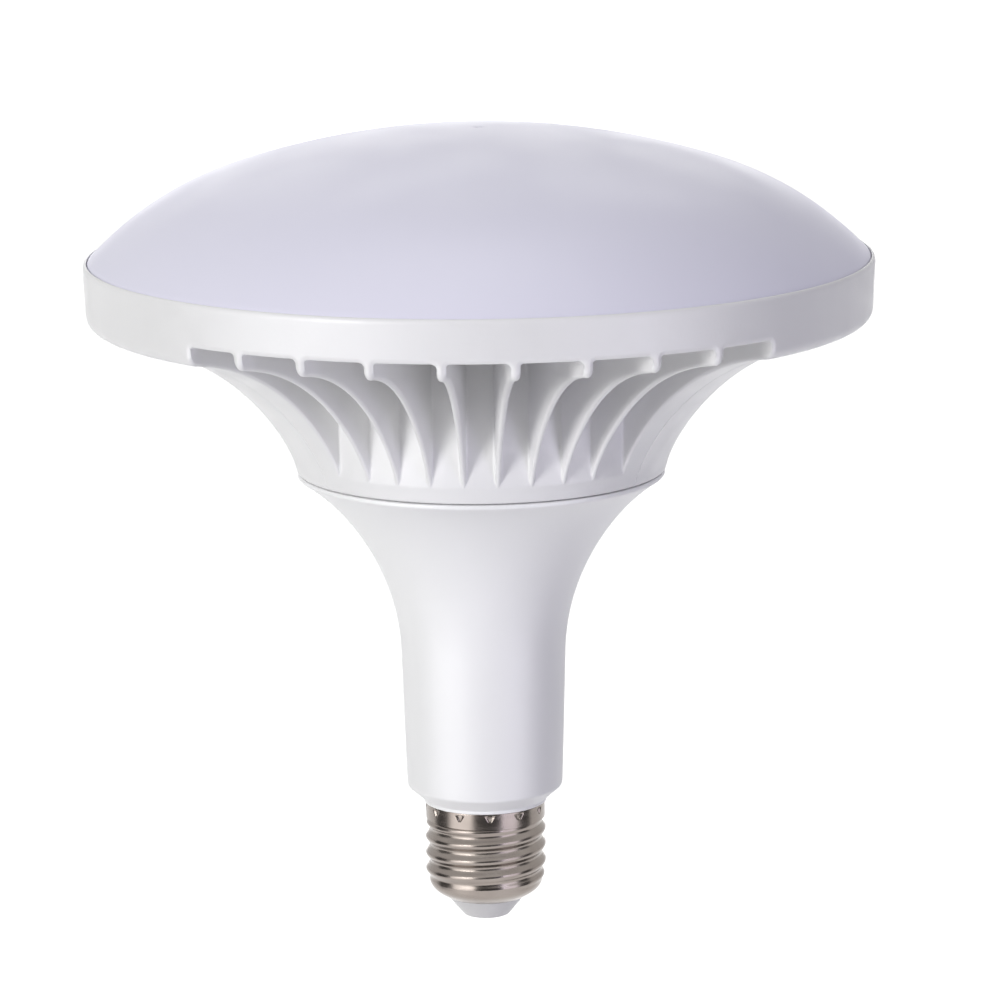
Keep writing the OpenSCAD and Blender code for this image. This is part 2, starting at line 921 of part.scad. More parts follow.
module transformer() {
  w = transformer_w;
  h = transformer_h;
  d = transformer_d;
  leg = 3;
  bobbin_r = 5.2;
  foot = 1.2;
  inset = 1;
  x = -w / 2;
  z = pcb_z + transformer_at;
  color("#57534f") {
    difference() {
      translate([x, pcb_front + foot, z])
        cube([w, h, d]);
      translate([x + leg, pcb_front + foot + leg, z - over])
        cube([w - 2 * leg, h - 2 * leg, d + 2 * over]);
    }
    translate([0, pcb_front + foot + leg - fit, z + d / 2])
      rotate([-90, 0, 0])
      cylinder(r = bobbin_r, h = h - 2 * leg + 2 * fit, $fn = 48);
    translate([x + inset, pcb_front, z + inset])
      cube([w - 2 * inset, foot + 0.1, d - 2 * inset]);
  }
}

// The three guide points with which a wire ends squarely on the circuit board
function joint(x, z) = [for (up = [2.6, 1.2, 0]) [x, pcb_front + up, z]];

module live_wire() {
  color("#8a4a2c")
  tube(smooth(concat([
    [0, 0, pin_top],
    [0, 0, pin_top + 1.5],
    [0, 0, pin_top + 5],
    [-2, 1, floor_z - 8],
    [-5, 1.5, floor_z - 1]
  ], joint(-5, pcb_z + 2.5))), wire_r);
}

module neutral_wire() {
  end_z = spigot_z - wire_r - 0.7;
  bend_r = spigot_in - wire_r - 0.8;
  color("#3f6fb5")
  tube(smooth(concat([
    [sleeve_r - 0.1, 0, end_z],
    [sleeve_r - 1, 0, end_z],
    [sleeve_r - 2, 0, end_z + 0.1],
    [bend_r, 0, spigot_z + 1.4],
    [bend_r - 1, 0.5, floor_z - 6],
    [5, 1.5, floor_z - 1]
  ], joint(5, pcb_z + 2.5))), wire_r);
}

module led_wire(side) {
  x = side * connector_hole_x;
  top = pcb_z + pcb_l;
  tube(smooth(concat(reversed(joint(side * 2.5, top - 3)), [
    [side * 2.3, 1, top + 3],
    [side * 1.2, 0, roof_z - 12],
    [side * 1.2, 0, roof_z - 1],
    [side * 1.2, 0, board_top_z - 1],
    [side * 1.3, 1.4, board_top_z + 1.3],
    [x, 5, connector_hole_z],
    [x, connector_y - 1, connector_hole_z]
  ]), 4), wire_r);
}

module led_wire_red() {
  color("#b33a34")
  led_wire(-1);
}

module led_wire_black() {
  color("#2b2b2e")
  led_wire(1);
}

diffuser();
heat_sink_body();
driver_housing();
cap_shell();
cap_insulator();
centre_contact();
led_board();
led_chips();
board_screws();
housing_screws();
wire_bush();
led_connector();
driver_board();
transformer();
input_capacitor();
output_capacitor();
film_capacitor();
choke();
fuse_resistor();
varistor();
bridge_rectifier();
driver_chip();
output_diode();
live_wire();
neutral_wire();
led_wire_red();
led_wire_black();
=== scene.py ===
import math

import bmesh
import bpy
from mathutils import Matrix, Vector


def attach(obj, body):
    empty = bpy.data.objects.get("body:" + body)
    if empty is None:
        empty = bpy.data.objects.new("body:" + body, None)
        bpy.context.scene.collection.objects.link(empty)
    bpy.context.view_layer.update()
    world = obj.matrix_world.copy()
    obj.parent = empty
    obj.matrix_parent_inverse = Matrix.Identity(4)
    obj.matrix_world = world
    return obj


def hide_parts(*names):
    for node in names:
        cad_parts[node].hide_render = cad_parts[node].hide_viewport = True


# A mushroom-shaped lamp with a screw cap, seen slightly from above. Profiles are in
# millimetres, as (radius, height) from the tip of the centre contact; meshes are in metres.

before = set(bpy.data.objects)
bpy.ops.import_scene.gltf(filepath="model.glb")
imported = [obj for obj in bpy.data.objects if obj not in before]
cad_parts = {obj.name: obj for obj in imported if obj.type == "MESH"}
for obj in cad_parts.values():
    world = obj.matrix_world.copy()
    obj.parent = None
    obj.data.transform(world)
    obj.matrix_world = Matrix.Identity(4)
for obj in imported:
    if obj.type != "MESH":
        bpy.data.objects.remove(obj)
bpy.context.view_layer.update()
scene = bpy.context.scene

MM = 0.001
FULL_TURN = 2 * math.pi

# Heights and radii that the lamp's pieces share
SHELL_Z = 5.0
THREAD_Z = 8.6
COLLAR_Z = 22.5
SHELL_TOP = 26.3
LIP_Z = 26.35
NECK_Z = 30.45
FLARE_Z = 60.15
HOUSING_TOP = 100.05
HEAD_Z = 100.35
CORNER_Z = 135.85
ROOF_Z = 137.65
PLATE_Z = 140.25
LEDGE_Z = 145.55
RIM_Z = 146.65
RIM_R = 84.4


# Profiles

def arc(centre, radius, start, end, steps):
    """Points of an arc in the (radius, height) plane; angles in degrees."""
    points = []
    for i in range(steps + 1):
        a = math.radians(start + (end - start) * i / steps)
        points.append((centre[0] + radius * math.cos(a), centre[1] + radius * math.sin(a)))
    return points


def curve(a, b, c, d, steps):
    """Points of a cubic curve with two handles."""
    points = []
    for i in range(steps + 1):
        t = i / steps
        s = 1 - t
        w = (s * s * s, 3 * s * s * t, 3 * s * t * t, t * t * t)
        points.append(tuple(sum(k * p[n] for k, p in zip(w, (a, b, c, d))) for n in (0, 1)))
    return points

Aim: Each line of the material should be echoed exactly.

Task answer:
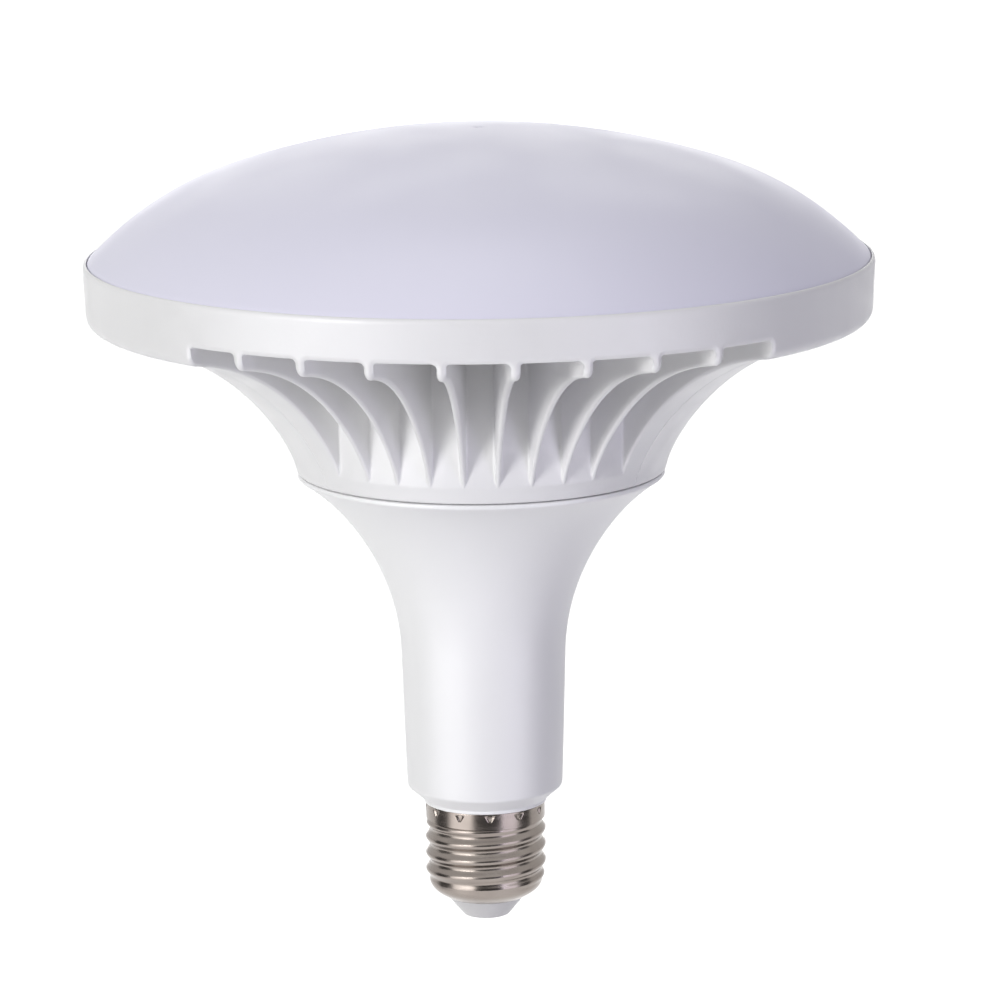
Keep writing the OpenSCAD and Blender code for this image. This is part 2, starting at line 921 of part.scad. More parts follow.
module transformer() {
  w = transformer_w;
  h = transformer_h;
  d = transformer_d;
  leg = 3;
  bobbin_r = 5.2;
  foot = 1.2;
  inset = 1;
  x = -w / 2;
  z = pcb_z + transformer_at;
  color("#57534f") {
    difference() {
      translate([x, pcb_front + foot, z])
        cube([w, h, d]);
      translate([x + leg, pcb_front + foot + leg, z - over])
        cube([w - 2 * leg, h - 2 * leg, d + 2 * over]);
    }
    translate([0, pcb_front + foot + leg - fit, z + d / 2])
      rotate([-90, 0, 0])
      cylinder(r = bobbin_r, h = h - 2 * leg + 2 * fit, $fn = 48);
    translate([x + inset, pcb_front, z + inset])
      cube([w - 2 * inset, foot + 0.1, d - 2 * inset]);
  }
}

// The three guide points with which a wire ends squarely on the circuit board
function joint(x, z) = [for (up = [2.6, 1.2, 0]) [x, pcb_front + up, z]];

module live_wire() {
  color("#8a4a2c")
  tube(smooth(concat([
    [0, 0, pin_top],
    [0, 0, pin_top + 1.5],
    [0, 0, pin_top + 5],
    [-2, 1, floor_z - 8],
    [-5, 1.5, floor_z - 1]
  ], joint(-5, pcb_z + 2.5))), wire_r);
}

module neutral_wire() {
  end_z = spigot_z - wire_r - 0.7;
  bend_r = spigot_in - wire_r - 0.8;
  color("#3f6fb5")
  tube(smooth(concat([
    [sleeve_r - 0.1, 0, end_z],
    [sleeve_r - 1, 0, end_z],
    [sleeve_r - 2, 0, end_z + 0.1],
    [bend_r, 0, spigot_z + 1.4],
    [bend_r - 1, 0.5, floor_z - 6],
    [5, 1.5, floor_z - 1]
  ], joint(5, pcb_z + 2.5))), wire_r);
}

module led_wire(side) {
  x = side * connector_hole_x;
  top = pcb_z + pcb_l;
  tube(smooth(concat(reversed(joint(side * 2.5, top - 3)), [
    [side * 2.3, 1, top + 3],
    [side * 1.2, 0, roof_z - 12],
    [side * 1.2, 0, roof_z - 1],
    [side * 1.2, 0, board_top_z - 1],
    [side * 1.3, 1.4, board_top_z + 1.3],
    [x, 5, connector_hole_z],
    [x, connector_y - 1, connector_hole_z]
  ]), 4), wire_r);
}

module led_wire_red() {
  color("#b33a34")
  led_wire(-1);
}

module led_wire_black() {
  color("#2b2b2e")
  led_wire(1);
}

diffuser();
heat_sink_body();
driver_housing();
cap_shell();
cap_insulator();
centre_contact();
led_board();
led_chips();
board_screws();
housing_screws();
wire_bush();
led_connector();
driver_board();
transformer();
input_capacitor();
output_capacitor();
film_capacitor();
choke();
fuse_resistor();
varistor();
bridge_rectifier();
driver_chip();
output_diode();
live_wire();
neutral_wire();
led_wire_red();
led_wire_black();
=== scene.py ===
import math

import bmesh
import bpy
from mathutils import Matrix, Vector


def attach(obj, body):
    empty = bpy.data.objects.get("body:" + body)
    if empty is None:
        empty = bpy.data.objects.new("body:" + body, None)
        bpy.context.scene.collection.objects.link(empty)
    bpy.context.view_layer.update()
    world = obj.matrix_world.copy()
    obj.parent = empty
    obj.matrix_parent_inverse = Matrix.Identity(4)
    obj.matrix_world = world
    return obj


def hide_parts(*names):
    for node in names:
        cad_parts[node].hide_render = cad_parts[node].hide_viewport = True


# A mushroom-shaped lamp with a screw cap, seen slightly from above. Profiles are in
# millimetres, as (radius, height) from the tip of the centre contact; meshes are in metres.

before = set(bpy.data.objects)
bpy.ops.import_scene.gltf(filepath="model.glb")
imported = [obj for obj in bpy.data.objects if obj not in before]
cad_parts = {obj.name: obj for obj in imported if obj.type == "MESH"}
for obj in cad_parts.values():
    world = obj.matrix_world.copy()
    obj.parent = None
    obj.data.transform(world)
    obj.matrix_world = Matrix.Identity(4)
for obj in imported:
    if obj.type != "MESH":
        bpy.data.objects.remove(obj)
bpy.context.view_layer.update()
scene = bpy.context.scene

MM = 0.001
FULL_TURN = 2 * math.pi

# Heights and radii that the lamp's pieces share
SHELL_Z = 5.0
THREAD_Z = 8.6
COLLAR_Z = 22.5
SHELL_TOP = 26.3
LIP_Z = 26.35
NECK_Z = 30.45
FLARE_Z = 60.15
HOUSING_TOP = 100.05
HEAD_Z = 100.35
CORNER_Z = 135.85
ROOF_Z = 137.65
PLATE_Z = 140.25
LEDGE_Z = 145.55
RIM_Z = 146.65
RIM_R = 84.4


# Profiles

def arc(centre, radius, start, end, steps):
    """Points of an arc in the (radius, height) plane; angles in degrees."""
    points = []
    for i in range(steps + 1):
        a = math.radians(start + (end - start) * i / steps)
        points.append((centre[0] + radius * math.cos(a), centre[1] + radius * math.sin(a)))
    return points


def curve(a, b, c, d, steps):
    """Points of a cubic curve with two handles."""
    points = []
    for i in range(steps + 1):
        t = i / steps
        s = 1 - t
        w = (s * s * s, 3 * s * s * t, 3 * s * t * t, t * t * t)
        points.append(tuple(sum(k * p[n] for k, p in zip(w, (a, b, c, d))) for n in (0, 1)))
    return points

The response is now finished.